- [Work instructions]
Below are entries. Copy exactly the lines running from the line that holds "at_rear() swung(rear_open) glazing_tape();" to the line that holds "before = set(bpy.data.objects)", with both ends included.

- [Data excerpts]
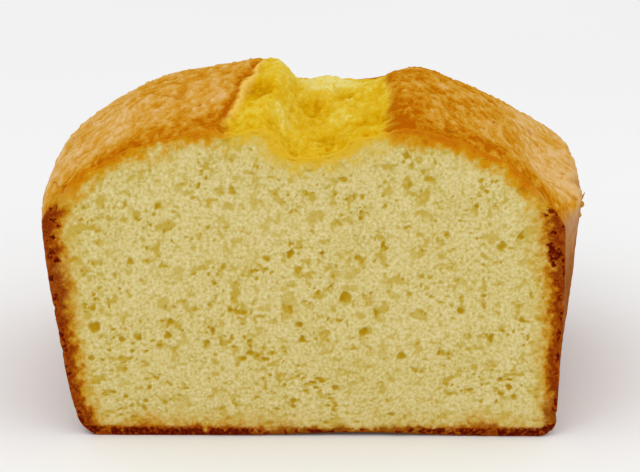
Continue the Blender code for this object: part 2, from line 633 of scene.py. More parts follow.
    def torn_relief(self, points: Array, bent: Array) -> Array:
        """Height of the torn crumb: soft lumps with hollows between them.

        Args:
            points: places on the smooth outline, one row each.
            bent: the same places, unevenly moved.

        Returns:
            Height in millimetres.
        """
        grain = self.grain
        hollows = sum(dent.at(points) for dent in self.dents)
        points, bent = points * self.grain_run, bent * self.grain_run
        height = sum(lumps.at(grain, bent) for lumps in self.torn_lumps)
        height += self.torn_threads.at(grain, points)
        height -= 0.6 * self.torn_holes.at(grain, bent)
        return height - hollows

    def browning(self, points: Array, tear_gap: Array, right: Array) -> Array:
        """How deeply the crown is browned, 0 pale to 1 deep orange, paler towards its sides as painted sheen.

        Args:
            points: places on the smooth outline, one row each.
            tear_gap: distance into the split, in millimetres.
            right: distance into it from its right edge, in millimetres.

        Returns:
            One value for each point.
        """
        x, y, _ = points.T
        near_tear = np.exp(-np.abs(tear_gap) / 2.5)
        by_right = np.exp(-(((right + 2.2) / 3.2) ** 2)) * np.exp(-np.maximum(y - 6.0, 0.0) / 14.0)
        # painted sheen: the crown is paler towards its sides, behind the cut
        dusty = ease((np.abs(x) - 30.0) / 26.0) * ease((y - 4.0) / 14.0)
        bake = 0.36 + 0.34 * self.near_cut(points, 8.0) + 0.2 * near_tear + 0.42 * by_right
        bake += 0.12 * (x > 0.0) * ease(x / 12.0) * (1.0 - dusty) - 0.26 * dusty
        bake += self.browning_patches.at(self.grain, points)
        return bake + self.browning_specks.at(self.grain, points)

    def surface(self, points: Array) -> tuple[Array, dict[Trait, Array]]:
        """Push points of the outline out or in, and say what each is like.

        Args:
            points: places on the smooth outline, one row each.

        Returns:
            The moved points, and the values for the material.
        """
        grain = self.grain
        x, y, z = points.T
        left, right = self.inside_tear(points)
        tear_gap = np.minimum(left, right)
        border = z - self.form.rim_height + self.pan_border.at(grain, points)
        pan = 1.0 - ease(border / self.pan_fade + 0.5)
        torn = ease(tear_gap / 1.4 + 0.4) * (1.0 - pan)
        wander = np.stack([grain.smooth(points, 0.9, k) for k in (21, 22, 23)], axis=1)
        bent = points + self.unevenness * wander

        crown, crown_pits, crown_grit = self.crown_relief(points, bent)
        side, side_pits, side_grit = self.pan_relief(points, bent)
        crumb = self.torn_relief(points, bent)
        starts, ends = self.lip_span
        along_lip = ease((y - starts) / 9.0) * ease((ends - y) / 9.0) * (1.0 - pan)
        lip = np.exp(-(((left - 0.8) / 0.6) ** 2)) * along_lip
        groove = np.exp(-(((left + 0.8) / 0.8) ** 2)) * along_lip

        lifted = crumb - self.tear_step - sum(rise.at(points) for rise in self.rises)
        lifted += self.near_cut(points, 2.5) * self.torn_front.at(grain, points)
        crown = crown - sum(slump.at(points) for slump in self.slumps)
        out = (crown * (1.0 - pan) + side * pan) * (1.0 - torn) + lifted * torn
        out += 0.7 * lip - 0.6 * groove
        out -= self.front_fall * self.near_cut(points, 2.5) * (1.0 - pan)
        out -= sum(nick.at(points) for nick in self.nicks)
        out = np.where(z < self.foot_fade, np.minimum(out, 0.0), out) * ease(z / self.foot_fade)
        placed = points + self.outward(points) * out[:, None]
        placed[:, 1] += self.near_cut(points, 1.5) * self.face_front.at(grain, points) * ease(z / 2.0)
        arch = self.base_arch * np.exp(-(((x - 9.0) / 17.0) ** 2)) * self.near_cut(points, 9.0)
        placed[:, 2] += arch * (1.0 - ease(z / 9.0))

        front = self.near_cut(points, 8.0)
        frayed = (0.5 + 1.8 * front) * self.torn_fray.at(grain, points)
        tan = 0.3 + 0.45 * ease((z - 22.0) / 24.0) + self.pan_patches.at(grain, points)
        # pit and crease depth, which the crust's material paints darker as shade
        pores = (crown_pits * (1.0 - pan) + side_pits * pan) * (1.0 - torn)
        traits = {
            Trait.PORE: np.clip(pores, 0.0, 1.0),
            Trait.GRIT: np.clip(crown_grit * (1.0 - pan) + side_grit * pan, 0.0, 1.0),
            Trait.TORN: ease((tear_gap + 0.6 + frayed) / (2.4 + 2.6 * front)) * (1.0 - pan),
            # painted shade: torn crumb is painted deeper between its lumps, and a little deeper near the cut
            Trait.HOLLOW: np.clip(0.5 - 0.42 * np.tanh(crumb / 1.2) + 0.15 * front, 0.0, 1.0),
            # the groove left of the split's lip is painted deeper orange as the shadow of the crust's edge
            Trait.BAKE: np.clip(self.browning(points, tear_gap, right) + 0.35 * groove, 0.0, 1.2),
            Trait.PAN: pan,
            Trait.PAN_TAN: np.clip(tan, 0.0, 1.0),
            Trait.LIP: np.clip(lip, 0.0, 1.0),
        }
        return placed, traits


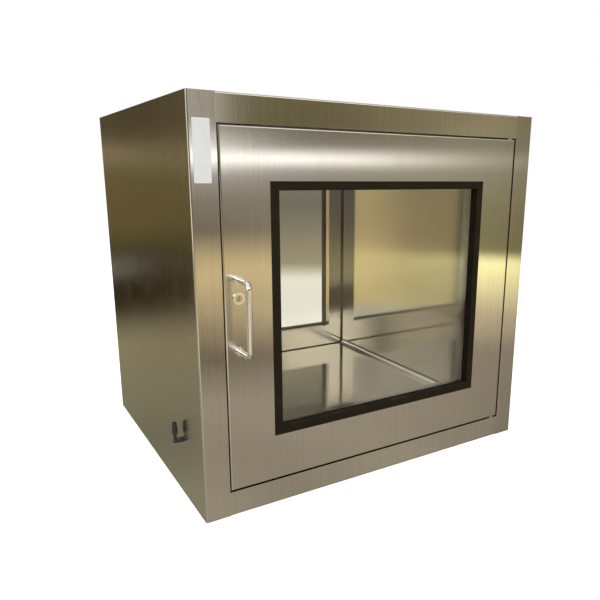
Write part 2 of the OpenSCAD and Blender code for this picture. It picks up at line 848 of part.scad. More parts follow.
module window_frame_section() {
    translate([frame_out, sheet_t]) square([sheet_t, rebate_y]);
    translate([rebate_in, rebate_y]) square([rebate_w + sheet_t, sheet_t]);
    translate([rebate_in, rebate_y]) square([sheet_t, door_t - sheet_t - rebate_y]);
}

module window_glass() {
    color([0.8, 0.9, 0.9, 0.3])
        window_hole(frame_out - glass_gap, -half_d + glass_recess, glass_t);
}

// Black rubber round the pane: a lip on the skin, and a body that reaches in to the pane
module window_gasket() {
    edge_r = gasket_proud / 2;
    color("black") translate([0, -half_d, mid_z])
        mitred_frame(window_w, window_h, gasket_face) {
            union() {
                square([frame_out, glass_recess]);
                translate([0, -gasket_proud + edge_r]) square([gasket_face, gasket_proud - edge_r]);
                translate([edge_r, -gasket_proud])
                    square([gasket_face - 2 * edge_r, gasket_proud]);
                for (x = [edge_r, gasket_face - edge_r])
                    translate([x, -gasket_proud + edge_r]) circle(edge_r);
            }
        }
}

// Bedding tape between the pane and the rebate
module glazing_tape() {
    color("black") difference() {
        window_hole(frame_out, -half_d + tape_y, tape_t);
        window_hole(0, -half_d + tape_y - over, tape_t + 2 * over);
    }
}

// A hollow bulb seal round the inner face, outside the chamber's edge
module door_seal() {
    color("black") translate([0, door_back_y, mid_z])
        mitred_frame(seal_open_w, seal_open_h, seal_w) {
            difference() {
                union() {
                    square([seal_w, seal_base_t]);
                    translate([seal_w / 2, seal_h - bulb_r]) circle(bulb_r);
                }
                translate([seal_w / 2, seal_h - bulb_r]) circle(bulb_r - seal_wall);
                translate([0, -seal_w]) square([seal_w, seal_w]);
            }
        }
}

// Blocks welded in the corners of the outer skin, bored for the bushes
module pivot_blocks() {
    color("gray") difference() {
        intersection() {
            translate([0, -half_d + sheet_t, mid_z])
                pan_form(door_w - 2 * sheet_t, door_h - 2 * sheet_t, skin_depth, inner_r);
            at_both_ends() translate([-block_l / 2, -pivot_back, door_gap])
                cube([block_l, 2 * pivot_back + sheet_t, sheet_t + block_h]);
        }
        rod_z([pivot_x, pivot_y, mid_z - door_h / 2], door_h, bush_r);
    }
}

// Flanged bushes: the flange carries the door on the pocket wall
module pivot_bushes() {
    color("goldenrod") at_both_ends() difference() {
        union() {
            rod_z([0, 0, bush_play], bush_flange_t, bush_flange_r);
            rod_z([0, 0, bush_play], bush_flange_t + sheet_t + block_h, bush_r);
        }
        rod_z([0, 0, 0], door_gap + sheet_t + block_h + over, pin_r + pin_clear);
    }
}

// The pull: a bent round bar on two round feet, tapped for its screws
module handle() {
    leg_l = handle_out - handle_r - handle_bend;
    run = handle_c / 2 - handle_bend;
    color("whitesmoke") difference() {
        union() {
            at_feet() {
                rod_y([0, -foot_t, 0], foot_t, foot_r);
                rod_y([0, -leg_l, 0], leg_l, handle_r);
            }
            rod_z([grip_x, grip_y, grip_z - run], 2 * run, handle_r);
            translate([grip_x, -half_d - leg_l, grip_z]) for (side = [0, 1]) mirror([0, 0, side])
                translate([0, 0, run]) rotate([180, -90, 0])
                    rotate_extrude(angle = 90) translate([handle_bend, 0]) circle(handle_r);
        }
        at_feet() rod_y([0, -handle_screw_in, 0], handle_screw_in + over, handle_screw_r);
    }
}

// Screws from inside the door into the handle's feet
module handle_screws() {
    head_r = 2 * handle_screw_r;
    color("silver") at_feet() difference() {
        union() {
            rod_y([0, -handle_screw_in, 0], handle_screw_in + sheet_t, handle_screw_r);
            rod_y([0, sheet_t, 0], handle_screw_r + 1, head_r);
        }
        hex_y([0, sheet_t + 1.5, 0], 4, 1.8 * handle_screw_r);
    }
}

// ---- Lock ----

barrel_end_y = cam_y - cam_gap;

// The fixed barrel, with a round collar on the door's face
module lock_barrel() {
    color("lightgray") difference() {
        union() {
            rod_y([grip_x, -half_d - collar_t, lock_z], collar_t, collar_r);
            rod_y([grip_x, -half_d, lock_z], barrel_end_y + half_d, barrel_r);
        }
        rod_y([grip_x, -half_d - collar_t - over, lock_z], barrel_end_y + half_d + collar_t + 2 * over,
              plug_r + plug_clear);
    }
}

module lock_nut() {
    color("silver") difference() {
        hex_y([grip_x, -half_d + sheet_t, lock_z], nut_t, nut_flats);
        rod_y([grip_x, -half_d, lock_z], nut_t + 2 * sheet_t, barrel_r);
    }
}

// The plug that the key turns, with its keyway and a square tail for the cam
module lock_plug() {
    color("gold") difference() {
        union() {
            rod_y([grip_x, -half_d - collar_t, lock_z], cam_y + half_d + collar_t, plug_r);
            translate([grip_x - tail_w / 2, cam_y - over, lock_z - tail_w / 2])
                cube([tail_w, cam_t + over, tail_w]);
            rod_y([grip_x, cam_y + cam_t, lock_z], 2.5, tail_w / 2 + 2);
        }
        translate([grip_x - 0.6, -half_d - collar_t - over, lock_z - 3.5]) cube([1.2, 6, 7]);
    }
}

// The cam hangs down when unlocked, and turns out through the door's edge to lock
module lock_cam() {
    color("silver") translate([grip_x, cam_y + cam_t, lock_z]) rotate([90, 0, 0])
        linear_extrude(cam_t) difference() {
            union() {
                circle(hub_r);
                translate([-cam_w / 2, -cam_l + 2]) square([cam_w, cam_l - 2]);
                translate([-cam_w / 2 + 2, -cam_l]) square([cam_w - 4, 4]);
                for (side = [-1, 1]) translate([side * (cam_w / 2 - 2), -cam_l + 2]) circle(2);
            }
            square([tail_w, tail_w], center = true);
        }
}

// ---- Plate that the magnet holds ----

module armature_plate() {
    color("silver") difference() {
        translate([-magnet_x, door_back_y, magnet_z]) magnet_block(plate_t);
        translate([-magnet_x, plate_y, magnet_z]) rotate([-90, 0, 0]) armature_screw_form();
    }
}

armature_screw_l = 12;

module armature_screw_form() { countersunk(screw_head_r, screw_head_t, screw_r, armature_screw_l); }

module armature_screw() {
    color("silver") translate([-magnet_x, plate_y, magnet_z]) rotate([-90, 0, 0]) difference() {
        armature_screw_form();
        for (turn = [0, 90]) rotate([0, 0, turn]) cube([4, 0.9, 2], center = true);
    }
}

left_side_panel();
right_side_panel();
top_panel();
bottom_panel();
top_panel_screws();
pocket_frame();  // front_pocket_frame
at_rear() pocket_frame();  // rear_pocket_frame
chamber_liner();
floor_channels();
pivot_brackets();
pivot_pins();
lock_strikes();
door_magnets();
lamp_batten();
lamp_holders();
lamp_tube();
lamp_caps();
lamp_ballast();
interlock_controller();
wiring_loom();
gland_elbow();
gland_locknut();
gland_dome_nut();
gland_sleeve();
swung(front_open) door_skin();  // front_door_skin
swung(front_open) door_liner();  // front_door_liner
swung(front_open) window_frame();  // front_window_frame
swung(front_open) window_glass();  // front_window_glass
swung(front_open) window_gasket();  // front_window_gasket
swung(front_open) glazing_tape();  // front_glazing_tape
swung(front_open) door_seal();  // front_door_seal
swung(front_open) pivot_blocks();  // front_pivot_blocks
swung(front_open) pivot_bushes();  // front_pivot_bushes
swung(front_open) handle();  // front_handle
swung(front_open) handle_screws();  // front_handle_screws
swung(front_open) lock_barrel();  // front_lock_barrel
swung(front_open) lock_nut();  // front_lock_nut
swung(front_open) armature_plate();  // front_armature_plate
swung(front_open) armature_screw();  // front_armature_screw
swung(front_open) lock_plug();  // front_lock_plug
swung(front_open) lock_cam();  // front_lock_cam
at_rear() swung(rear_open) door_skin();  // rear_door_skin
at_rear() swung(rear_open) door_liner();  // rear_door_liner
at_rear() swung(rear_open) window_frame();  // rear_window_frame
at_rear() swung(rear_open) window_glass();  // rear_window_glass
at_rear() swung(rear_open) window_gasket();  // rear_window_gasket
at_rear() swung(rear_open) glazing_tape();  // rear_glazing_tape
at_rear() swung(rear_open) door_seal();  // rear_door_seal
at_rear() swung(rear_open) pivot_blocks();  // rear_pivot_blocks
at_rear() swung(rear_open) pivot_bushes();  // rear_pivot_bushes
at_rear() swung(rear_open) handle();  // rear_handle
at_rear() swung(rear_open) handle_screws();  // rear_handle_screws
at_rear() swung(rear_open) lock_barrel();  // rear_lock_barrel
at_rear() swung(rear_open) lock_nut();  // rear_lock_nut
at_rear() swung(rear_open) armature_plate();  // rear_armature_plate
at_rear() swung(rear_open) armature_screw();  // rear_armature_screw
at_rear() swung(rear_open) lock_plug();  // rear_lock_plug
at_rear() swung(rear_open) lock_cam();  // rear_lock_cam
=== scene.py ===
"""Stainless cleanroom pass box: finishes, small fittings, floor, light and camera.

Everything is in metres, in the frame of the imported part: the origin at the middle of
the base, +X to the right seen from the front, +Y to the rear, +Z up.
"""

import logging
import math
from dataclasses import dataclass, field
from enum import Enum

import bmesh
import bpy
from mathutils import Matrix, Vector


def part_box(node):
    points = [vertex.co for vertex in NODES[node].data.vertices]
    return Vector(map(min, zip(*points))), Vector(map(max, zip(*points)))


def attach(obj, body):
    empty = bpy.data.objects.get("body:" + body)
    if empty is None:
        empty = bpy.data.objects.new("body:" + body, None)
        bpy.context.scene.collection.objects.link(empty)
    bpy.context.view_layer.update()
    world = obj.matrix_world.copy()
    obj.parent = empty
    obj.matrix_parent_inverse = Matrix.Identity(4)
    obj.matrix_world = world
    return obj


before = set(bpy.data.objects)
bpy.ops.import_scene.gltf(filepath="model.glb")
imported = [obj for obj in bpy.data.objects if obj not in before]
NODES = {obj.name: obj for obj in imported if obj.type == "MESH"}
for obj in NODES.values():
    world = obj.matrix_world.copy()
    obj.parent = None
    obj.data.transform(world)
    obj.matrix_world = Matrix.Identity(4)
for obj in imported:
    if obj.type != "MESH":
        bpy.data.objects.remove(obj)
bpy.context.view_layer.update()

LOG = logging.getLogger("pass_box")

Colour = tuple[float, float, float]
Triple = tuple[float, float, float]
Socket = bpy.types.NodeSocket
Span = tuple[float, float]
Stops = list[tuple[float, Colour]]
Feed = Socket | float | tuple[float, ...]


# ---------------------------------------------------------------- node trees

# The Mix node's colour sockets, which share their names with its other sockets
MIX_FIRST, MIX_SECOND, MIX_RESULT = 6, 7, 2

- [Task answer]
at_rear() swung(rear_open) glazing_tape();  // rear_glazing_tape
at_rear() swung(rear_open) door_seal();  // rear_door_seal
at_rear() swung(rear_open) pivot_blocks();  // rear_pivot_blocks
at_rear() swung(rear_open) pivot_bushes();  // rear_pivot_bushes
at_rear() swung(rear_open) handle();  // rear_handle
at_rear() swung(rear_open) handle_screws();  // rear_handle_screws
at_rear() swung(rear_open) lock_barrel();  // rear_lock_barrel
at_rear() swung(rear_open) lock_nut();  // rear_lock_nut
at_rear() swung(rear_open) armature_plate();  // rear_armature_plate
at_rear() swung(rear_open) armature_screw();  // rear_armature_screw
at_rear() swung(rear_open) lock_plug();  // rear_lock_plug
at_rear() swung(rear_open) lock_cam();  // rear_lock_cam
=== scene.py ===
"""Stainless cleanroom pass box: finishes, small fittings, floor, light and camera.

Everything is in metres, in the frame of the imported part: the origin at the middle of
the base, +X to the right seen from the front, +Y to the rear, +Z up.
"""

import logging
import math
from dataclasses import dataclass, field
from enum import Enum

import bmesh
import bpy
from mathutils import Matrix, Vector


def part_box(node):
    points = [vertex.co for vertex in NODES[node].data.vertices]
    return Vector(map(min, zip(*points))), Vector(map(max, zip(*points)))


def attach(obj, body):
    empty = bpy.data.objects.get("body:" + body)
    if empty is None:
        empty = bpy.data.objects.new("body:" + body, None)
        bpy.context.scene.collection.objects.link(empty)
    bpy.context.view_layer.update()
    world = obj.matrix_world.copy()
    obj.parent = empty
    obj.matrix_parent_inverse = Matrix.Identity(4)
    obj.matrix_world = world
    return obj


before = set(bpy.data.objects)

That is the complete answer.